D’autres auteurs insistent également sur l’importance de la richesse du contexte : les étudiantes et étudiants qui sont capables de résoudre des problèmes de façon algorithmique ne comprennent souvent pas les concepts sur lesquels les problèmes sont basés (Cracolice et al., 2008; Gabel et al., 1984). Il n’est donc pas étonnant qu’ils soient souvent perplexes lorsque le contexte du problème devient plus authentique. La richesse du contexte pourrait donc être une quatrième variable qui permettrait de classifier les problèmes. Par exemple, demander le nombre d’atomes d’aluminium dans 0,50 g de papier d’aluminium est un problème au contexte relativement pauvre. Le contexte s'enrichit lorsqu’on demande de trouver le prix de chaque atome d’un rouleau de papier d’aluminium, en fournissant une balance et le rouleau de papier en question. De plus, en sciences expérimentales, le laboratoire, ou le terrain, des lieux souvent plus authentiques que la classe, peuvent contribuer à moduler les autres variables.

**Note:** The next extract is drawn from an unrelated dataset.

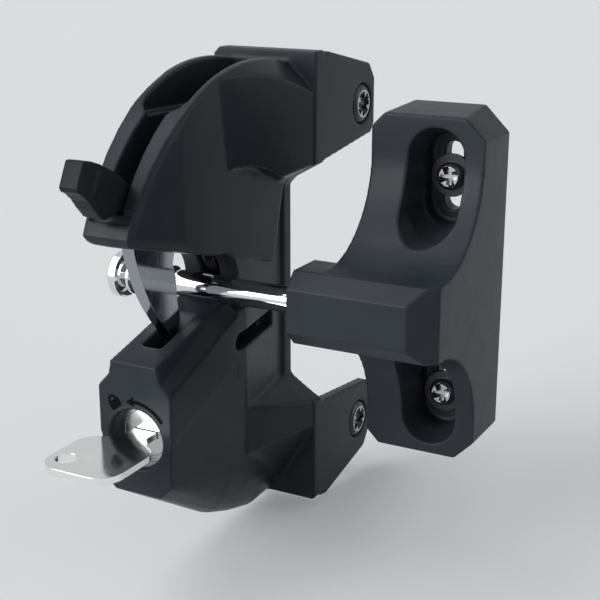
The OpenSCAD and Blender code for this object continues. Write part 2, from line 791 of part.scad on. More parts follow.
// Rivets through lever and hook
module hook_rivets() {
  color(zinc) for (p = rivet_holes)
    rod_x(on_pivot(p[0], p[1])[0], on_pivot(p[0], p[1])[1], rivet_d,
      -lever_t/2, lever_t/2);
}

// Lock

key_gap = 0.2;
blade_back = barrel_back - 6;

// Fixed barrel round the plug
module lock_barrel() {
  color(zinc) difference() {
    rod_y_dir(0, lock_z, lock_bore_d - 0.1, barrel_front, barrel_back);
    rod_y_dir(0, lock_z, plug_d + 2*fit_gap, barrel_front - 1, barrel_back + 1);
    rod_z_dir(0, barrel_screw_y, barrel_screw_d, -big/2, lock_z);
  }
}

// Screw that holds the barrel in the housing
module barrel_screw() {
  top = lock_z - plug_d/2 - 0.5;
  color(zinc) difference() {
    rod_z_dir(0, barrel_screw_y, barrel_screw_d, top - 11, top);
    translate([0, 0, top - 11.01]) translate([0, barrel_screw_y, 0])
      cylinder(d = 2.4, h = 2, $fn = 6);
  }
}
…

Mettre en place une progression des apprentissages en matière de résolution de problèmes pourrait comprendre l’enseignement de la démarche de résolution de problèmes d’une complexité grandissante, au fil des sessions, et ce, dans les cours de chacune des disciplines de la formation spécifique. Cela implique cependant une compréhension commune des objectifs à atteindre et des actions concertées de la part des équipes enseignantes.

Le rôle des laboratoires

Le rôle des laboratoires peut sembler aller de soi dans l’enseignement du processus scientifique. Toutefois, tous les laboratoires ne permettent pas aussi efficacement de développer les habiletés relatives au processus scientifique. On peut classer la nature des laboratoires selon les variables suivantes (Abrams et al., 2007) :

  1. L’objectif du laboratoire
  2. La procédure expérimentale
  3. La façon d’analyser les données

Chacune de ces variables peut être définie par les enseignantes et enseignants, ou par les étudiantes et étudiants. On qualifie de laboratoires par enquête guidée ceux où les étudiantes et étudiants choisissent la procédure expérimentale et la façon d’analyser les données. Dans les laboratoires par enquête ouverte, ils doivent définir chacun de ces trois aspects. À l’autre extrémité du spectre se retrouvent les laboratoires de vérification, où les étudiantes et étudiants doivent atteindre un objectif établi pour eux, selon une méthode établie pour eux.

On peut dresser un parallèle entre cette typologie et celle qui a été proposée par Wood (2006) pour classer les problèmes. En fait, on pourrait soutenir que le laboratoire est un contexte particulier pour camper un problème de nature scientifique. Il est donc naturel que l’on en vienne à une typologie similaire pour définir la nature des problèmes proposés en classe et celle des laboratoires éducatifs.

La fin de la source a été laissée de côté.